その結果、ガソリンスタンドが全国におよそ3万か所あるのに対して、「水素ステーション」の数は昨年7月末時点で134か所(整備中も含む)と、圧倒的に少ない。地域も偏っている。いくら補助金が出たとしても、気軽に充てんができないとなると、水素の燃料電池車が一般的に普及するのは難しいと言わざるを得ない。

■世界のスタンダードは「電気自動車」へ

一方で、今後、販売を伸ばしていくと予想されているのが「電気自動車」だ。水素と違って電気はすでに日本全国の隅々にまで供給網ができあがっているので、充電器を取り付ければ、自宅でも充電ができる。わざわざステーションまで行かなくてもいい。現状では水素やガソリンと比較してランニングコストも安い。世界市場をみても、長期的には「自動車のスタンダードは電気自動車になっていく」とみられている。

実際、今年7月にアメリカのテスラが株式の時価総額でトヨタを抜き、世界の自動車メーカー1位になったことは象徴的だ。実際の販売台数ではまだ及ばないテスラだが、「将来的に電気自動車を量産できる」という期待がメーカーとしての価値につながっている。電気自動車で成功できるかどうかが自動車メーカーの次の世界覇権を決めることは間違いない。

■自動車メーカーへの配慮透ける目標設定

日本の場合イギリスとは異なり、ハイブリッド車の販売も当面は認める方向。この背景についてある政府関係者は「トヨタへの配慮」と明かした。ハイブリッド車を得意とするトヨタは、電気自動車の開発を急ぐ一方、ハブリッド車や燃料電池車の生産も維持する方針だ。

長期的には世界の需要が電気自動車に移るといっても、すぐにガソリン車やハイブリッド車が売れなくなるわけではない。電気自動車に需要が集中した場合、世界的に部品の供給が追いつかなくなるなど別の課題も予想されるため、需要の動向を見たいという思惑もある。
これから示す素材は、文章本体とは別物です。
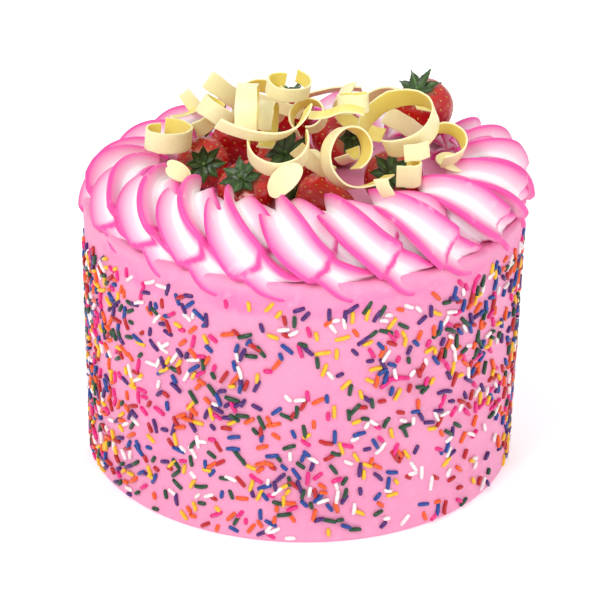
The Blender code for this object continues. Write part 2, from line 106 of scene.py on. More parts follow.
# Strawberries: length and radius in mm, lean of the leaf end from upright and the
# azimuth that it leans towards in degrees, number of leaflets
CALYX_SHARE = 0.85
CALYX_STEM = 3.0 * MM
LEAF_THICKNESS = 0.7 * MM
LEAF_BREADTH = 3.4
BERRY_DRAWS = 60
STRAWBERRIES = (
    (27, 12.5, 68, -85, 8),
    (30, 14.0, 38, -115, 7),
    (30, 13.0, 60, 160, 7),
    (30, 14.0, 80, 170, 7),
    (31, 13.5, 75, -60, 7),
    (31, 13.5, 30, -130, 8),
    (30, 14.5, 45, -95, 9),
    (30, 14.0, 55, -100, 8),
    (29, 12.5, 20, 110, 7),
)

# White chocolate. Shavings: length, width and bow in mm, turns about X, Y and Z in
# degrees. Curls: stretches as (length mm, turn in degrees), width, sideways drift, turns
SHAVINGS = (
    ("shaving_left", 13, 6, 0.8, (45, 35, 0)),
    ("shaving_pale", 11, 7, 0.6, (40, 30, 0)),
    ("shaving_right", 15, 9, 1.0, (40, 20, 0)),
    ("shaving_petal", 9, 7, 0.4, (30, 0, 40)),
    ("shaving_front", 20, 13, 1.5, (42, -45, 0)),
)
CURLS = (
    ("curl_back_flat", ((28, -25),), 9, 0, (55, -20, 5)),
    ("curl_rear_ring", ((34, 180), (38, 150)), 9, 1, (25, 10, 0)),
    ("curl_rear_sweep", ((20, 40), (26, 130)), 10, 0, (70, 0, 160)),
    ("curl_broad_back", ((38, -110),), 13, 0, (48, -55, 0)),
    ("curl_right", ((8, 20), (34, 230)), 9, 1, (35, 0, 20)),
    ("curl_inside", ((24, 40),), 9, 0, (-20, 32, 0)),
    ("curl_big_ring", ((48, 180), (50, 160)), 11, 2, (30, 0, -40)),
    ("curl_stub", ((12, 25),), 7, 0, (10, -125, 0)),
    ("curl_left_tab", ((14, 40),), 9, 0, (75, 5, 10)),
    ("curl_left_ring", ((32, 190), (34, 150)), 10, 1, (4, -6, 200)),
    ("curl_long", ((24, 45),), 9, 0, (-20, 36, 0)),
    ("curl_left_fold", ((18, 80),), 9, 0, (20, -20, 0)),
    ("curl_yellow", ((26, 190), (26, 140)), 9, 1, (25, -25, 150)),
    ("curl_top_under", ((26, 30),), 6, 0, (-10, 22, 0)),
    ("curl_arch_behind", ((38, 200), (14, 60)), 8, 1, (90, 10, 80)),
    ("curl_arch", ((44, 220), (16, 60)), 10, 2, (90, 0, 86)),
    ("curl_small_ring", ((22, 180), (24, 160)), 8, 1, (45, 0, -20)),
    ("curl_top_ring", ((28, 185), (30, 150)), 7, 1, (-6, -10, 180)),
    ("curl_square", ((12, 30), (26, 220)), 9, 1, (15, 0, 190)),
    ("curl_tail", ((12, 40), (14, -60)), 7, 0, (95, 10, 0)),
    ("curl_lower_run", ((22, 30),), 8, 0, (10, 45, 0)),
    ("curl_u_ring", ((26, 110), (26, 110)), 10, 1, (-10, 30, -110)),
    ("curl_sweep", ((24, 25), (28, 75)), 10, 0, (42, 28, 0)),
    ("curl_in_hoop", ((18, 150),), 8, 0, (20, 60, 0)),
    ("curl_twist", ((16, 60),), 7, 0, (20, 75, 0)),
    ("curl_hoop", ((30, 180), (40, 165), (18, 25)), 10, 3, (66, -10, 35)),
    ("curl_block", ((8, 20), (9, 130), (6, 10)), 11, 0, (0, 0, -10)),
    ("curl_end_tab", ((13, 30),), 8, 0, (-10, -5, 10)),
)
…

引き続き現在の稼ぎ頭であるハイブリッド車で収益を確保しながら、電気自動車などの開発に振り向ける戦略だ。また、国内に強固な部品供給網を抱えるトヨタは、生産体制の急な変更ができず、「サプライチェーンを慎重にシフトしようとしている(経産省関係者)」という見方もある。

■「宣言し、しゃかりきに努力した者が勝つ」戦い

国内メーカーに配慮しながらも今回、政府が「脱ガソリン車」の目標を示すことについて経産省の幹部は「はっきり言うということがバリュー」と解説する。

自動車に限らず、カーボンニュートラルに向けた取り組みはこれまでもさまざまな分野で進められてきた。しかし、実際に人々の生活スタイルや購買行動が移り変わるには時間がかかるため、個々の企業にとっては、大規模な技術開発や投資を長期間続けないと結果が出ないという不確実性があった。

政府が期限を設けて目標を宣言することで、企業にとっても計画をたてやすくなり、さらに、金融機関や投資家からも資金を得やすくなるというメリットがある。ただ、別の経産省職員は、「宣言しただけではダメだ」「その後、しゃかりきに努力した者だけが勝つ」と話す。自動車メーカーも政府も、目標を掲げたらそれに向かってどこまでしゃかりきになれるか、2030年代半ばは、それほど遠い未来ではない。